試合内容が、じゃない。試合後に一部のサポーターがとった行動がだ。選手バスを待ち構え、拡声器で野次を浴びせかけ、特定の選手を誹謗する横断幕を掲げていた。ホーム三連敗、悔しい気持ちは解る。けれども、あの行動は明らかにやり過ぎだ。あの幕を掲げられた選手は、どんな気持ちになるのだろうか?きっと自分なら、気持ちが暗くなってしまうに違いない。


「“彼”は必死にやっていた。そんな事する必要はない。」
言った自分に、彼らは、


「ホーム三連敗なんですよ。四連敗になっても同じ事が言えますか?」
「“役割”を果たしてもらわなくてはいけないんです」
(※役割とは、チームをまとめる。引っ張っていく強い力のこと。)
そう言って、再び場所を変えて幕を掲げに向かって行った。


彼らは普段から人一倍に応援を行っている。ずっと昔から応援をしている。そう言う姿を見ているからこそ、一時の感情の爆発が、こう言う形で現れてしまう事が悲しくてならない。彼らが一番、こう言う辛い時に選手がどれほど悔しい思いをしているかを解っいるはずなのに。


自分も同じ穴のムジナ。これまで、選手をさんざ野次った事も、いくらでもある。言えたクチじゃない事もわかっている。それでも、あんなやり方は自重して欲しかった。


今日、彼らは走っていなかったか?そうでは無かったろう?
敗れはしたが、全身全霊を持って、ホームの大声援に応えようと走り、戦った。ただ、千葉よりも後が無い東京の選手たちは、千葉の気迫をも上回る気迫を持って立ち向かってきた。二点先取していたのだから、ゲーム運びの拙さを指摘する声もあるだろう。失点の多さも不満だろう。けれども、間違いなく“やりきった”結果の末に敗れた試合だった。


それだけに。重ねて残念でならない。
いくら彼らが、叱咤激励の意味であの幕を出していたとしても、バスの窓ガラスを挟んで目に映る光景は、決して疲れた身体を奮い立たせるものではなかっただろう。気持ちを伝える手段は、もっと別にあったはずだ。


負けた試合直後で、冷静な考えなど出来るはずも無い。
それをしたら、相手がどう思うか。それを見ている周りの人がどう思うのか。
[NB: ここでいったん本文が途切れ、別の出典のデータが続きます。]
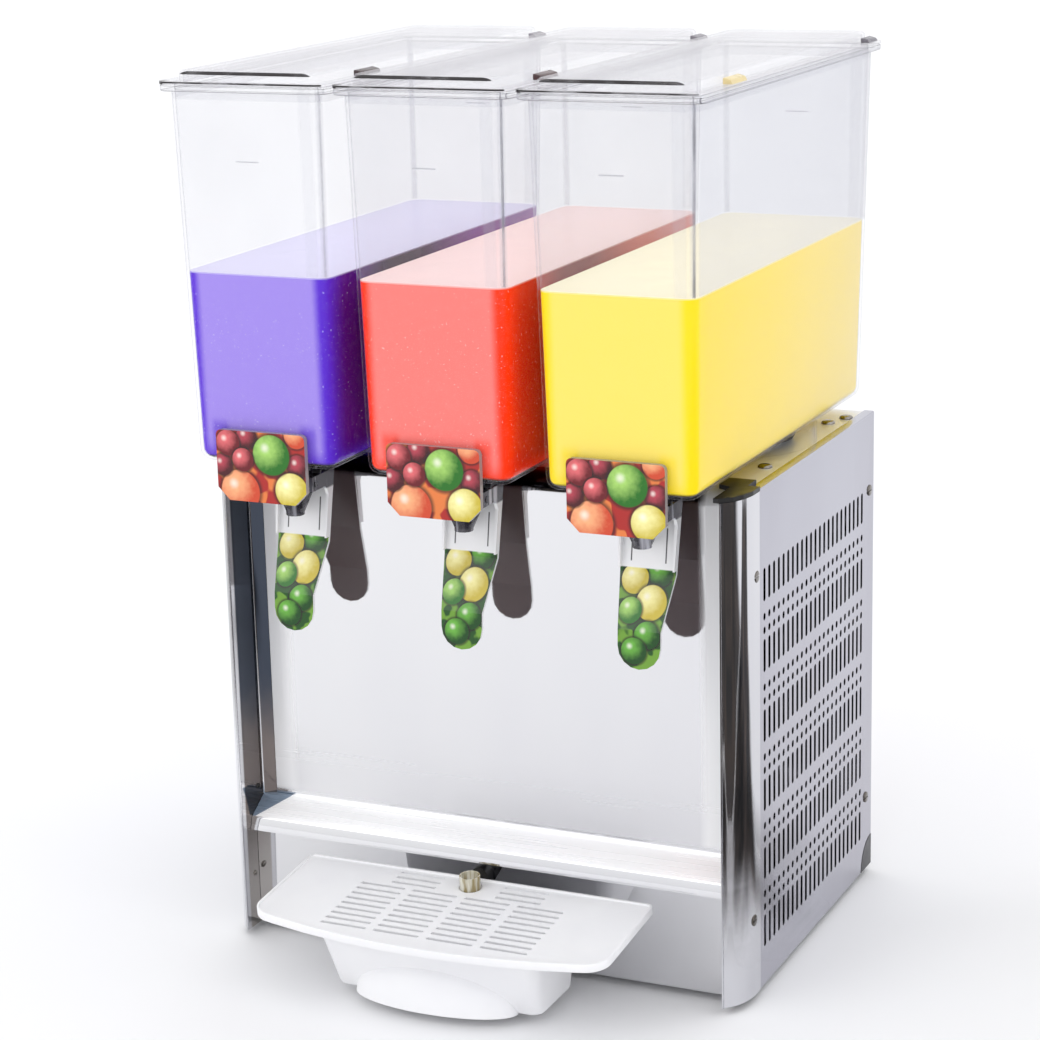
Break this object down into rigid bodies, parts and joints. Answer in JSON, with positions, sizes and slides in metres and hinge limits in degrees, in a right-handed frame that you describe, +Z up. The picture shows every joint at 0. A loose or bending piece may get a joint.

ゴール裏のリーダーを目指すのなら、自分の立場に置き換えて考えてみて欲しい。いち個人の感情よりも、もっと大局的な物の見方が必要だったはずだ。
「WIN BY ALL」を掲げるチームが、自らの内側から崩れる事があってはならない。そんな事になって喜ぶのは他サポだけ。ジェフの強さ・魅力は、皆で難局に立ち向かう事、それにあるはずだ。


次の試合はすぐにやってくる。
選手たちは、疲れた身体と心を引きずって、観る側が期待するようなプレーを見せられないかも知れない。けれども、目先の勝敗やプレーの質では無く、彼らがどれほど期待に応えようと頑張っているか、勝てない苦しい時期を知っているジェフサポなら、そこを見つめて欲しい。


昨晩、横断幕を掲げた彼らもきっとヤマハに足を運ぶだろう。
あの幕を掲げたのなら、昨日の十倍二十倍の「頑張れ」と言う気持ちを込めた応援で、アウェイで戦う選手たちを勇気付けて欲しい。それが、幕を掲げられた選手の気持ちを再び奮い立たせる、唯一無二の方法であると思う。